Most often, a golf course designer will position a hazard near the front of the green. Think back to our earlier example of an approach shot were you have 80 yards remaining to the hole, and 65 yards to the front edge of the green. Only this time, add in a pond that protects the front of the green. So, a shot of 65 yards will land your ball on the green, but 60 yards will mean your ball is in the water. Although nothing has changed in terms of the green itself, you will want to take a completely different approach to the shot.

Instead of bringing the ball in low, you now want to hit a high shot that flies all the way to the hole. It would be a mistake to play a low shot in this situation because you would be providing yourself with very little margin for error. If you aim to hit your shot 65 yards in the air, it doesn't require much of a miss-hit to come up short and land it at 60 instead. Normally, that wouldn't be a big deal. In this case, however, coming up five yards short means a penalty shot and having to drop your ball to pitch again.

That is exactly the outcome you need to avoid. By playing a high shot that lands around 80 yards instead, you can provide yourself with plenty of margin for error. Even if you miss-hit the 80 yard shot slightly, it should still clear the hazard and allow you ball to land safely on the green.

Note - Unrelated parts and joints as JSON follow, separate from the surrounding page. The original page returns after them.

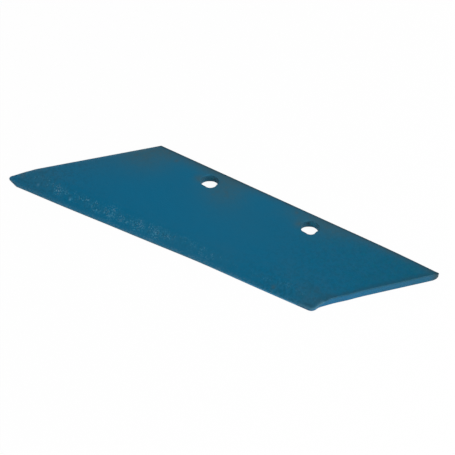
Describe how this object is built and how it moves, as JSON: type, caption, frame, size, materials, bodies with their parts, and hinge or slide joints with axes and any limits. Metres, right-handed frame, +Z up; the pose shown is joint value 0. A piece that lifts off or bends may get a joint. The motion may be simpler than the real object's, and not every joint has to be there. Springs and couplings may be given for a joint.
{
  "type": "plough skimmer point",
  "caption": "Flat slanted steel plate with a forged bevel along its cutting edge and a row of bolt holes near its back edge, a bolt-on wearing point for a plough skimmer.",
  "frame": {"origin": "on the flat underside, midway between the two bolt hole axes", "axes": "+X along the hole row towards the wing end, +Y square to it towards the back edge, +Z up through the plate out of the bevelled side"},
  "size_m": [0.3018, 0.0877, 0.0063],
  "materials": {
    "blue_paint": "semi-matt blue paint over forged steel, slightly mottled"
  },
  "bodies": {
    "root": {"skimmer_point": "blue_paint"}
  },
  "joints": []
}
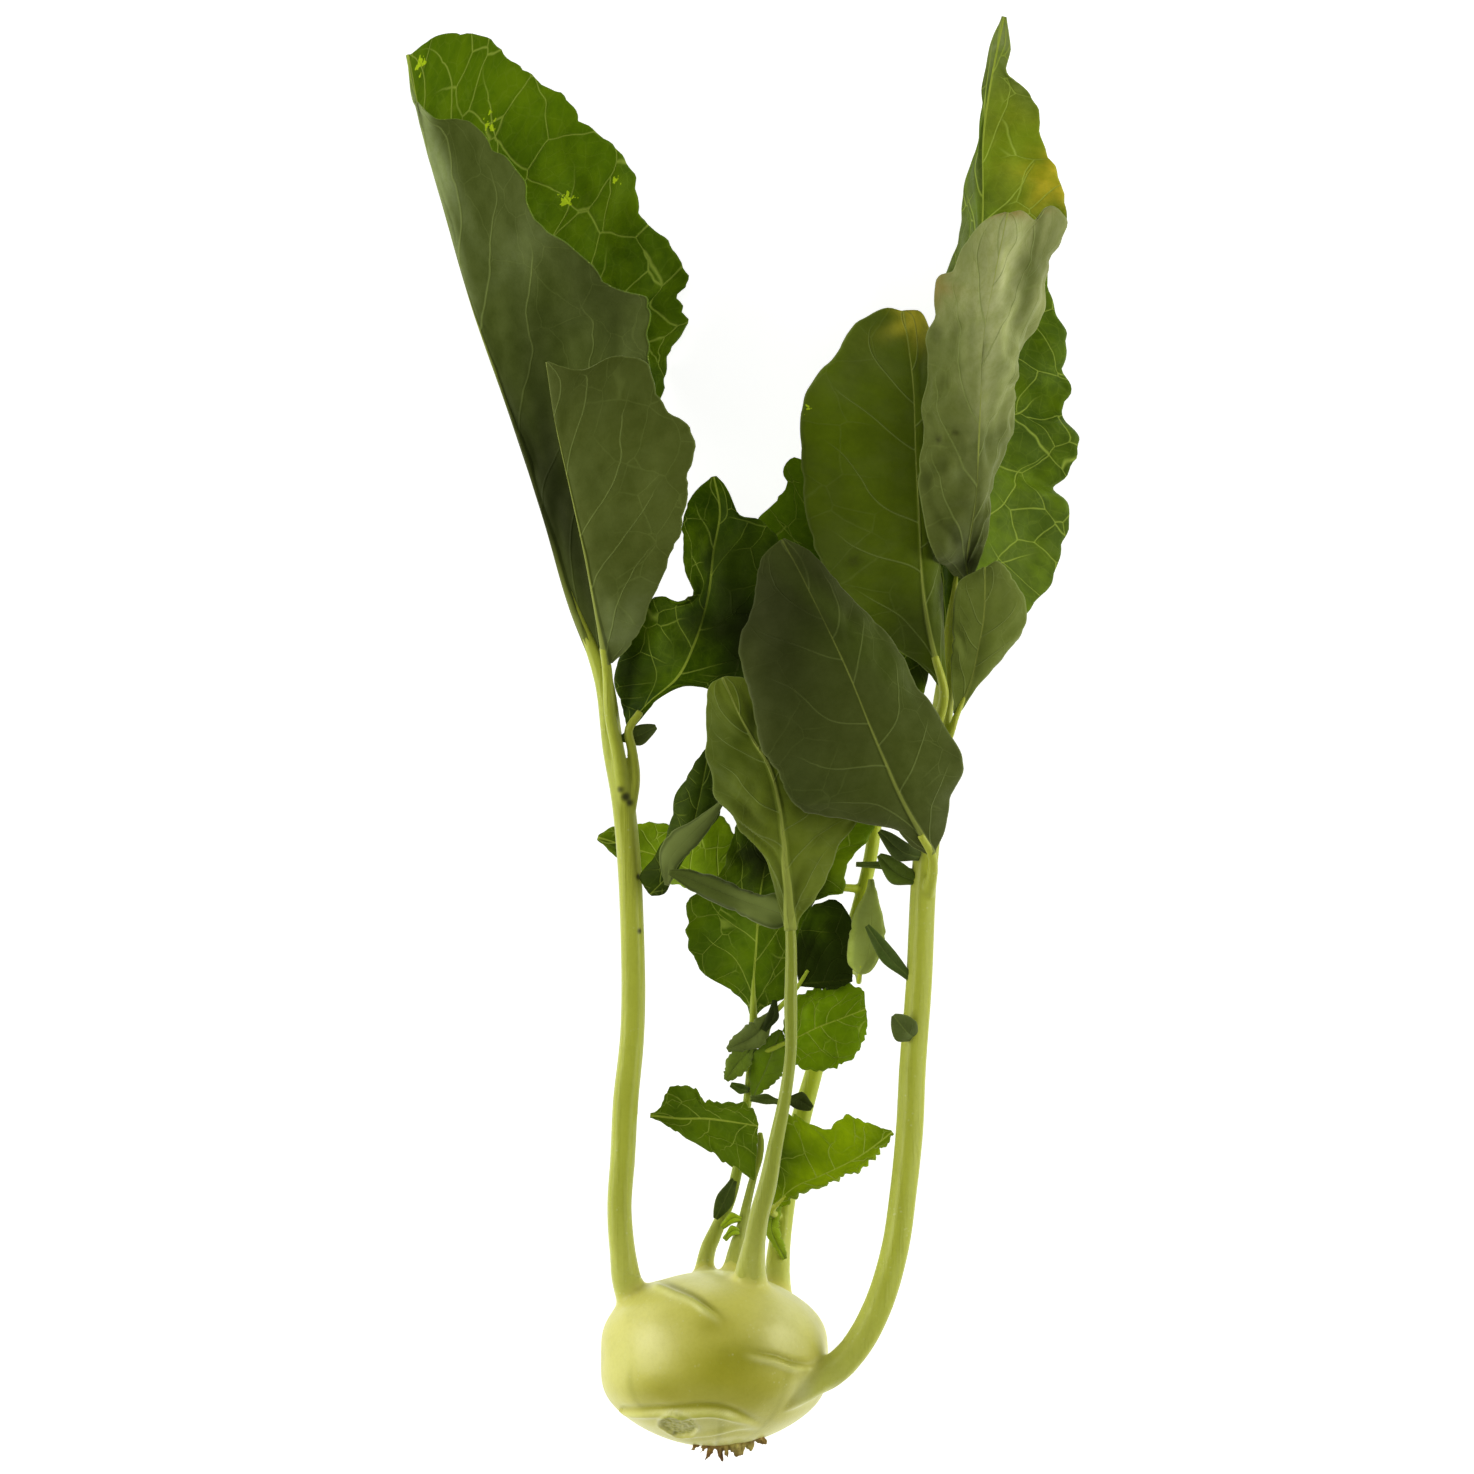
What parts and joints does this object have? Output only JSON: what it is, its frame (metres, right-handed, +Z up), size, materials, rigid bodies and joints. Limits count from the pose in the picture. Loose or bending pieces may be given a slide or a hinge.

Controlling your distance from inside of 100 yards is about more than physical skill. Sure, you need to execute your swings properly, but you also need to make good decisions and consider all of the variables that are in play. Generally speaking, you want to hit your wedge shots low to the ground when playing from inside 100 yards, but there are exceptions to that rule (such as the previous example). Make sure that you spend plenty of practice time learning how to control these important shots so you can execute them beautifully during your next round of golf.